- _Requirement_:
Copy verbatim the material from its first line to the line that holds "(-91, 7, 0.70))", including that line.

- _Data listing_:
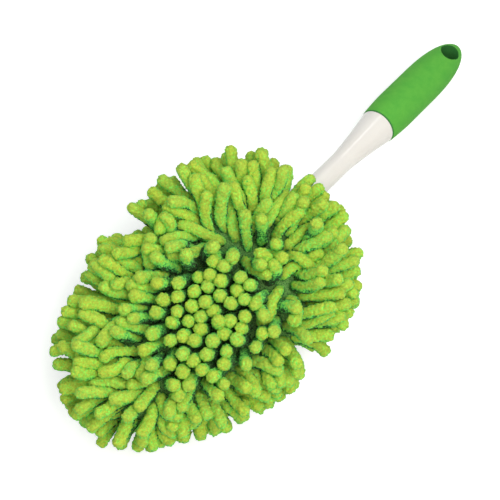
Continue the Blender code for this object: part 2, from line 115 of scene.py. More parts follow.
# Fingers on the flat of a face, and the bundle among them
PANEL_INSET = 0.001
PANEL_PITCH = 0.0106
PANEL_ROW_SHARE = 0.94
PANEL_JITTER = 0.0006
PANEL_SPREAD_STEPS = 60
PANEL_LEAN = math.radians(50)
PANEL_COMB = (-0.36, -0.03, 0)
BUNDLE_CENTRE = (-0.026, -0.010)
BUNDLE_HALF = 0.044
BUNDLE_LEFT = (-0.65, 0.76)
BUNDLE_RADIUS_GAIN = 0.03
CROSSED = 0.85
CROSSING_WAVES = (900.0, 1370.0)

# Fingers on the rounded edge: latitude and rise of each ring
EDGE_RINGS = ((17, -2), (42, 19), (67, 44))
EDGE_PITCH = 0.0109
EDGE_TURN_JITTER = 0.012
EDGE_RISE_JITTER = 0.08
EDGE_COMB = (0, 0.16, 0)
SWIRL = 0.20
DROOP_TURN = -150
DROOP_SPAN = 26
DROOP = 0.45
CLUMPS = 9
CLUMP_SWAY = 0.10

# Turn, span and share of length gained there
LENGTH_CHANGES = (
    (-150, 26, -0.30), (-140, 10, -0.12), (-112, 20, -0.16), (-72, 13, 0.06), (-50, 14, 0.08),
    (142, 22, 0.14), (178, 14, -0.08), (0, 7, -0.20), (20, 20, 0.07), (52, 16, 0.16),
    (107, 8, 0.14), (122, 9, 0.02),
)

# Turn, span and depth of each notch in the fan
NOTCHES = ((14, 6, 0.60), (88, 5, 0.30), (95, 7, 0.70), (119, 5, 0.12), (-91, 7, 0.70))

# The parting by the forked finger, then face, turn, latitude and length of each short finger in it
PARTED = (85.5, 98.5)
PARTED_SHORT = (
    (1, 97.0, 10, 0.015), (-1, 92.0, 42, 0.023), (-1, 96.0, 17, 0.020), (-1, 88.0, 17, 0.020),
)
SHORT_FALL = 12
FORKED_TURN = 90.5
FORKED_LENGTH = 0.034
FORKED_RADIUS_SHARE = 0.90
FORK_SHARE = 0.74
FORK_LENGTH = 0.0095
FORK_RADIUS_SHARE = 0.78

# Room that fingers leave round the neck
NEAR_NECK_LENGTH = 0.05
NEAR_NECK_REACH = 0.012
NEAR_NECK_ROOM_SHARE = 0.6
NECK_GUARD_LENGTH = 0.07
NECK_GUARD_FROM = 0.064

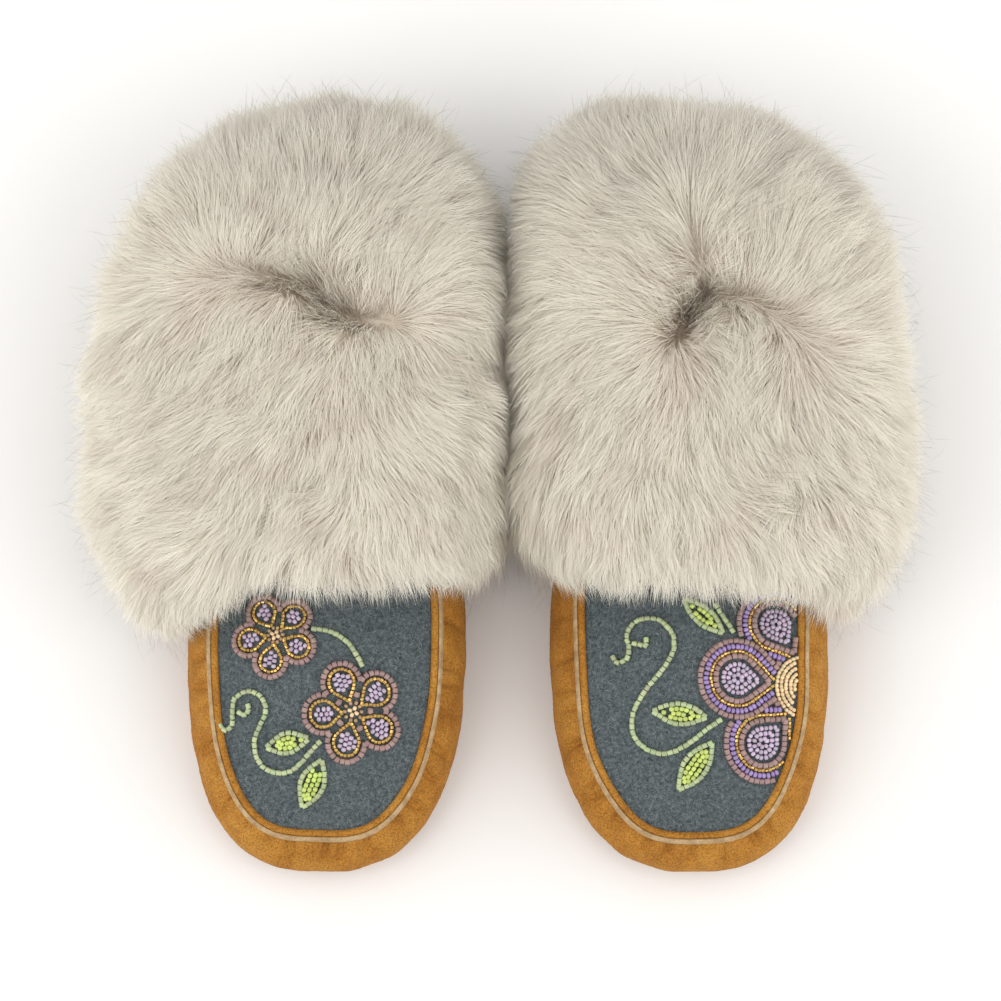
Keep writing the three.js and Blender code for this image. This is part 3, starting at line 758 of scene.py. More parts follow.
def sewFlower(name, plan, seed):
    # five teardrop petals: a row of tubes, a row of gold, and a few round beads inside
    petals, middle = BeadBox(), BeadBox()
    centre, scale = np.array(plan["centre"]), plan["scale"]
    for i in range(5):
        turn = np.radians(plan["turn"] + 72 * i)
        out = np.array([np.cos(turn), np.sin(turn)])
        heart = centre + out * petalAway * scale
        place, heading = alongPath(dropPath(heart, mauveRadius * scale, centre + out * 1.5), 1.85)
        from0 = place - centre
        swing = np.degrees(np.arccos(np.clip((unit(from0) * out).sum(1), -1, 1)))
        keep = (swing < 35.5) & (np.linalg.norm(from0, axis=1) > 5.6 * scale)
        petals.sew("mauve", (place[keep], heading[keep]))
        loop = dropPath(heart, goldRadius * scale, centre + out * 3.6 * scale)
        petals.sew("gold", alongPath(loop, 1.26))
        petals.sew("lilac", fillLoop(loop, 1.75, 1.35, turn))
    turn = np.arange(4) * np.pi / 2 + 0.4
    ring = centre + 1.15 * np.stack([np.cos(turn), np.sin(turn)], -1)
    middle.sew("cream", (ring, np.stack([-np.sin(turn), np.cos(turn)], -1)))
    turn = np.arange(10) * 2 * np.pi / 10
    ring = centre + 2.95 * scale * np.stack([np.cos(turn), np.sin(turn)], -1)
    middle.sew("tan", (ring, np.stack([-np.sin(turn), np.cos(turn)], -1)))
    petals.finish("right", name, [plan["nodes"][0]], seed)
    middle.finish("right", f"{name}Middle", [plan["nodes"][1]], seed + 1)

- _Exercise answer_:
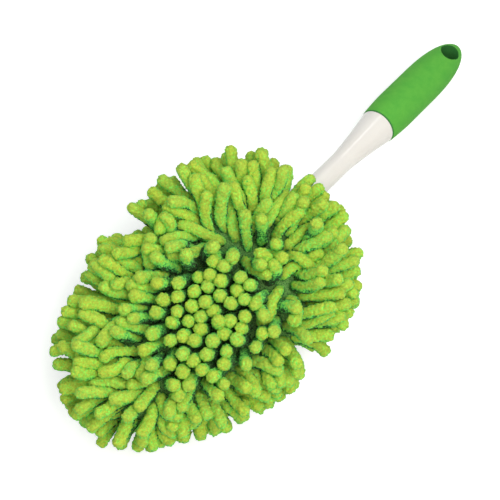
Continue the Blender code for this object: part 2, from line 115 of scene.py. More parts follow.
# Fingers on the flat of a face, and the bundle among them
PANEL_INSET = 0.001
PANEL_PITCH = 0.0106
PANEL_ROW_SHARE = 0.94
PANEL_JITTER = 0.0006
PANEL_SPREAD_STEPS = 60
PANEL_LEAN = math.radians(50)
PANEL_COMB = (-0.36, -0.03, 0)
BUNDLE_CENTRE = (-0.026, -0.010)
BUNDLE_HALF = 0.044
BUNDLE_LEFT = (-0.65, 0.76)
BUNDLE_RADIUS_GAIN = 0.03
CROSSED = 0.85
CROSSING_WAVES = (900.0, 1370.0)

# Fingers on the rounded edge: latitude and rise of each ring
EDGE_RINGS = ((17, -2), (42, 19), (67, 44))
EDGE_PITCH = 0.0109
EDGE_TURN_JITTER = 0.012
EDGE_RISE_JITTER = 0.08
EDGE_COMB = (0, 0.16, 0)
SWIRL = 0.20
DROOP_TURN = -150
DROOP_SPAN = 26
DROOP = 0.45
CLUMPS = 9
CLUMP_SWAY = 0.10

# Turn, span and share of length gained there
LENGTH_CHANGES = (
    (-150, 26, -0.30), (-140, 10, -0.12), (-112, 20, -0.16), (-72, 13, 0.06), (-50, 14, 0.08),
    (142, 22, 0.14), (178, 14, -0.08), (0, 7, -0.20), (20, 20, 0.07), (52, 16, 0.16),
    (107, 8, 0.14), (122, 9, 0.02),
)

# Turn, span and depth of each notch in the fan
NOTCHES = ((14, 6, 0.60), (88, 5, 0.30), (95, 7, 0.70), (119, 5, 0.12), (-91, 7, 0.70))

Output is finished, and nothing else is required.